Mit ihren Aktionen zum Jahrestag der Revolution habe die Opposition „die Schranken der sowjetischen Gesetzlichkeit überschritten“ und würde damit zum offenen Sprachrohr jener Kräfte, „die dem Regime der proletarischen Diktatur feindlich gegenüberstehen“, erklärte die Zentrale Kontrollkommission, vor die Sinowjew und Trotzki geladen wurden. Da die beiden Oppositionsführer nicht von ihrer Haltung abwichen, beschloss die Kontrollkommission am 15. November ihren Ausschluss aus der KPdSU und die Absetzung aller anderen prominenten Oppositionellen wie Kamenew und Rakowski aus den führenden Parteigremien.

 

Dem Räumungsbefehl für seine Wohnung im Kreml war Trotzki schon am Abend des 7. Oktober durch seinen freiwilligen Umzug in die Wohnung seines Freundes Alexander Beloborodow, der formell noch Kommissar für Volkskommissar für das Innere war, zuvorgekommen. Aller Parteiämter beraubt verdiente Trotzki sich seinen Lebensunterhalt nun mit Übersetzungen und Korrekturarbeiten für das Marx-Engels-Institut.

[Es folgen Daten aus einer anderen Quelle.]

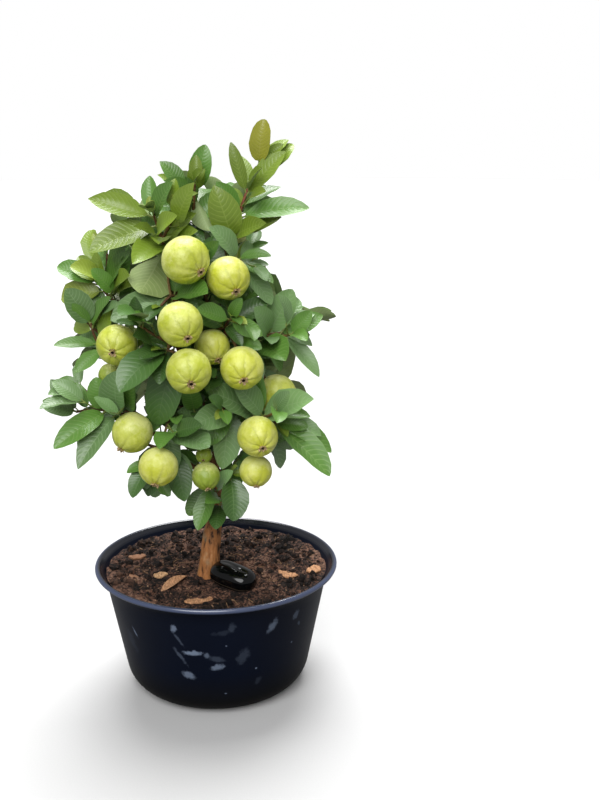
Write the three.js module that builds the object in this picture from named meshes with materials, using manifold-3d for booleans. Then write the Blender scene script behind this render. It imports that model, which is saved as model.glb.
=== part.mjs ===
// A guava tree in a shallow round plastic pot, with its fruit, soil, a polished stone and a few bark chips.
// Millimetres, +Z up. The origin is the centre of the pot's flat underside, and the tree's front faces -Y.
import * as THREE from "three";
import { mergeVertices } from "three/addons/utils/BufferGeometryUtils.js";
import Module from "manifold-3d";

const wasm = await Module();
wasm.setup();

const { clamp, degToRad, lerp, smoothstep } = THREE.MathUtils;
const vec = (x, y, z) => new THREE.Vector3(x, y, z);
const UP = vec(0, 0, 1);

// ---- driving dimensions -------------------------------------------------------------------------

const clearance = 0.3; // between two pieces that rest on each other

const pot = {
  height: 95,
  rimRadius: 90.4,
  neckRadius: 82.4, // top of the straight wall, just under the flared neck
  neckHeight: 10,
  footRadius: 65.2, // where the straight wall would meet the ground
  cornerRadius: 21.8,
  lipRadius: 1.9,
  wall: 2,
  drainHoles: 5,
  drainRadius: 4,
  drainCircle: 30,
  cornerSteps: 4,
  sides: 36,
};

const soil = {
  edgeHeight: 87.5,
  crown: 3.5, // how much higher its middle is
  roughness: 0.9,
  level: [16, 30], // it is level up to the first distance from the trunk, and lumpy past the second
  rings: [70, 56, 42, 28, 14],
  sides: 24,
  cornerSteps: 3,
};

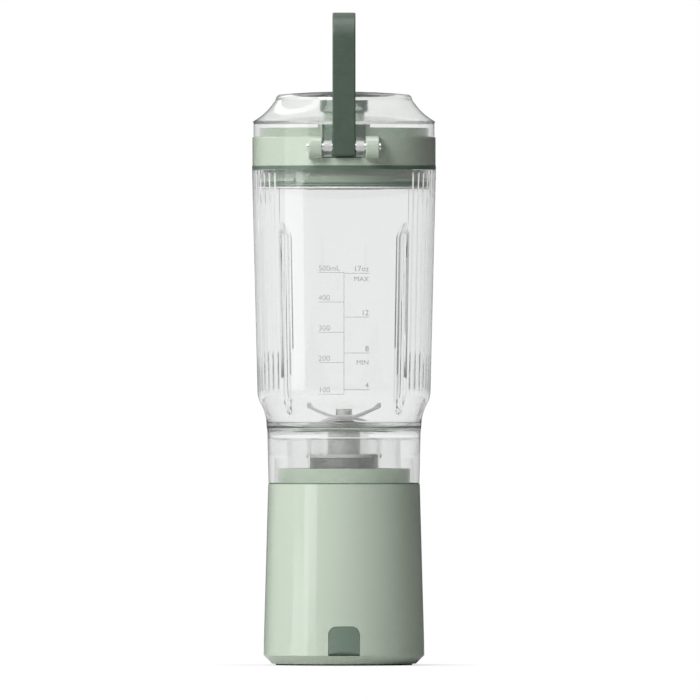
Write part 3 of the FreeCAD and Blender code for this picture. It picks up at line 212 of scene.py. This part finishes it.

Unter anderem übersetzte er Marx Schrift „Herr Vogt“.

 

Einen Tag nach dem Parteiausschluss der Oppositionsführer nahm sich Trotzkis langjähriger Freund und Genosse Adolf Abramowitsch Joffe in Moskau das Leben. Der ehemalige Vorsitzende des Petrograder Militärischen Revolutionskomitees während der Oktoberrevolution und spätere Sowjetdiplomat hatte dem Druck der scharfen Auseinandersetzungen und den persönlichen Verleumdungen durch die Bürokratie nicht mehr stand gehalten. Obwohl seine Beerdigung auf dem Moskauer Nowodwitschi-Friedhof an einem normalen Werktat stattfand versammelten sich bis zu 10.000 Trauernde an seinem Grab. Es war die letzte öffentliche Versammlung der Linken Opposition in der Sowjetunion auf der Trotzki zugleich seine letzte politische Rede auf russischem Boden hielt. „Schritte wie der, eigenmächtig aus dem Leben zu gehen, wirken ansteckend“, warnte Trotzki, „aber niemand hat das Recht, sich den Tod des alten Kämpfers zum Beispiel zu nehmen! Nehmt Euch sein leben zum Beispiel. ... Er stand unter dem Banner von Marx und Lenin, und unter diesem Banner ist er gestorben. Wir geloben Dir, Adolf Abramowitsch, dass wir Dein Banner bis an unser Ende tragen werden!“

 

Der 15. Parteitag der KPdSU vom 2. bis 19. Dezember bestätigte die Parteiausschlüsse von Sinowjew und Trotzki. Sinowjew, Kamenew und ihre Anhänger hatten sich zuvor von der Opposition losgesagt und ihre vollständige ideologische und organisatorische Unterwerfung unter die Führung der KPdSU erklärt.

 

Trotzki und seine Frau Natalia Sedowa wurden nach Alma-Ata an der Grenze des chinesischen Turkestan verbannt. Mit dem 15.Parteitag hatte die Linke Opposition in der Sowjetunion aufgehört, in organisierter Form zu existieren. Der Kampf der Bolschewiki-Leninisten, wie sich die Linksoppositionellen nun nannten, zur Rückeroberung der Kommunistischen Parteien verlagerte sich nun auf die ganze Welt.